Ideally Windows should be replaced with an OS built around a robust kernel (the Unix approach comes to mind) but with the focus on user-friendliness that has been one of the deciding factors in Windows' popularity. Open API's and toolkits would let application developers create products with a uniform look and feel to the user interface. This could certainly be done with the technology available today. There are a lot of players in the software market who would be eminently capable of such an effort. But nobody in his right mind would invest in such a project, because commercial success requires displacing Microsoft from over 95% of the world's personal computers.
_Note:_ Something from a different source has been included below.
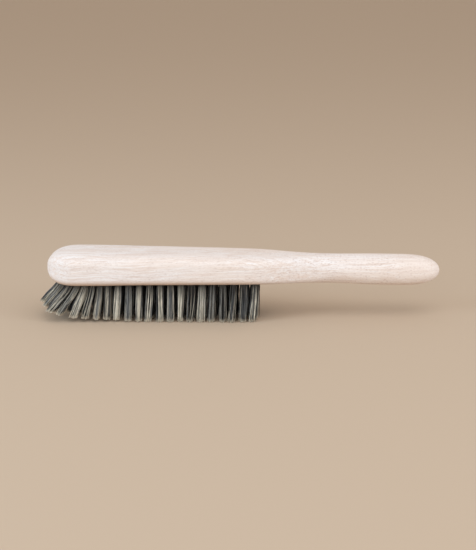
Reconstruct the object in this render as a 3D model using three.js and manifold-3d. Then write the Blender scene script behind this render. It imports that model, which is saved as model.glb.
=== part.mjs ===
// Clothes brush: a one-piece wooden stock with a long handle, filled with a single field of
// natural-fibre tufts. Each tuft is folded round a flat wire anchor at the bottom of a blind hole.
// Millimetres. +X runs from the rounded toe to the handle end, +Z is up, and the trimmed fibre
// tips stand on z = 0.
import * as THREE from "three";
import { mergeVertices } from "three/addons/utils/BufferGeometryUtils.js";
import Module from "manifold-3d";

const wasm = await Module();
wasm.setup();

// ---- driving dimensions -------------------------------------------------------------------

// Wooden stock. Stations are distances from the toe of the stock.
const TOE_X = -146.16;
const STOCK_LENGTH = 300;
const TOE_NOSE_Z = 40;
const HANDLE_NOSE_Z = 36;
const WIDEST_LINE = 0.46; // height of the widest line of a section, as a share of its thickness
const STOCK_RINGS = 44;
const STOCK_SIDES = 28;

// Half width, top and underside of the stock: [station, value]
const HALF_WIDTH = [
  [0, 24.6], [38, 24.6], [78, 23.6], [128, 22.4], [156, 21.5], [171, 19.6], [187, 15.6],
  [202, 12.9], [218, 12.1], [233, 12.3], [248, 13], [263, 13.6], [278, 13.9], [300, 13.9],
];
const TOP_Z = [
  [0, 52.8], [33, 52.6], [78, 51.7], [128, 50.7], [156, 50], [171, 49.4], [187, 48.9],
  [202, 48.5], [218, 48.3], [248, 48.4], [263, 48.1], [300, 47.6],
];
const UNDER_Z = [
  [0, 27.5], [33, 27.5], [78, 27.9], [156, 28], [171, 27.9], [187, 27.5], [202, 27.1],
  [218, 26.7], [233, 26], [248, 25.3], [263, 24.9], [300, 24.9],
];

// How squarely a section is shaped: 2 is an ellipse, larger is nearer a rounded rectangle
const HEAD_TOP_SQUARENESS = 3.8;
const HEAD_UNDER_SQUARENESS = 4.8;
const HANDLE_SQUARENESS = 2.15;
const HEAD_SHAPE_ENDS = 160;
const HANDLE_SHAPE_STARTS = 228;

// Rounding of the two ends: length of the rounding, and how blunt it is
const TOE_PLAN = { length: 24.6, bluntness: 2 };
const TOE_SIDE = { length: 26, bluntness: 3.4 };
const HANDLE_PLAN = { length: 26, bluntness: 2.6 };
const HANDLE_SIDE = { length: 37, bluntness: 3.5 };

// Tuft field
const UNDERSIDE_Z = 28.3;
const FILES_Y = [-16, -8, 0, 8, 16];
const ROWS = 20;
const CURVED_ROWS = 5;
const FIRST_ROW = 10.3; // station of the middle tuft of the first row
const CURVED_PITCH = 7.54;
const STRAIGHT_PITCH = 7.98;
const EDGE_SETBACK = 9.2; // how far the outer tufts of the first row stand behind its middle
const SETBACK_POWER = 1.4;
const TOE_SPLAY_DEG = [39, 33, 22, 16, 7];
const STRAIGHT_LEAN_DEG = 3;
const SIDE_LEAN_DEG = 4;
const TOE_SIDE_LEAN_DEG = 12;
const DRILL_SHARE = 0.5; // a hole is drilled at this share of the lean of its tuft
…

The inertia of the market alone guarantees that such a transition will take at least five and maybe as much as ten years, and that's not counting Microsoft's sabotaging such efforts.
Some readers have taken this paper as an advocacy for Linux, MacOS or other products. While those would indeed be better alternatives from a technical point of view, one should not be blind to the fact that for most of us these are not viable alternatives. In order to make our living, we're expected --even forced-- to be compatible with the one brand of products that has been deliberately made incompatible with almost everything else.
Several readers have pointed out that recently OSX has become a more and more realistic alternative, now that Apple has begun to sell computers based on Intel processors. In fact OSX has been made to run succesfully on standard PCs. However these experiments involve illegal versions of OSX, which then have to be massaged and occasionally reverse-engineered (all in violation of the applicable licensing conditions) to make them work. But the point here is not that OSX can now be made to run on a PC, at least from a technical standpoint. The main thing is that Apple is not doing it. If there's anyone who can release such a product and make it popular, it's Apple. But no such product is apparently forthcoming.
At the same time, more and more readers of this paper are wondering what Google is up to. Notwithstanding widespread concerns that Google is getting more and more powerful and could become the next Evil Empire, the fact is that Google is gearing up for something major. They're building humungous datacenters, the locations of which are largely governed by how many Gigawatts of electricity are locally available. That should tell us a few things about Google's visions of the future. Google undeniably packs a punch, and could certainly release, say, a $40 operating system based on a Linux or BSD kernel, and get OEMs to sell it with name recognition. People would definitely buy it. However, again the point is that Google has not done that, and appears to have no plans whatsoever of venturing into that particular market. Google focuses on information providing, online advertising and online application services, which makes sense because that is what they're good at. They're not into operating systems and application software.
So it doesn't look like a change is in the winds anytime soon.
Microsoft has stunted the true growth of computer technology under the guise of innovation. They have manipulated technology in order to force their customers to turn to Microsoft as a sole supplier. They have driven up the cost of computing in order to spike their own revenues, and behaved in ways that show contempt for their customers and the law. They have shown a tendency towards lying and general dishonesty. And with a towering display of hypocrisy they keep telling us that everything they have done has only been in response to public demand for innovation and to the needs of the IT professional.
That is why I hate Microsoft. Microsoft isn't the answer. Microsoft is the question. And the answer is "No".
Mr. Gates, Mr. Ballmer, I've upped my standards... so up yours.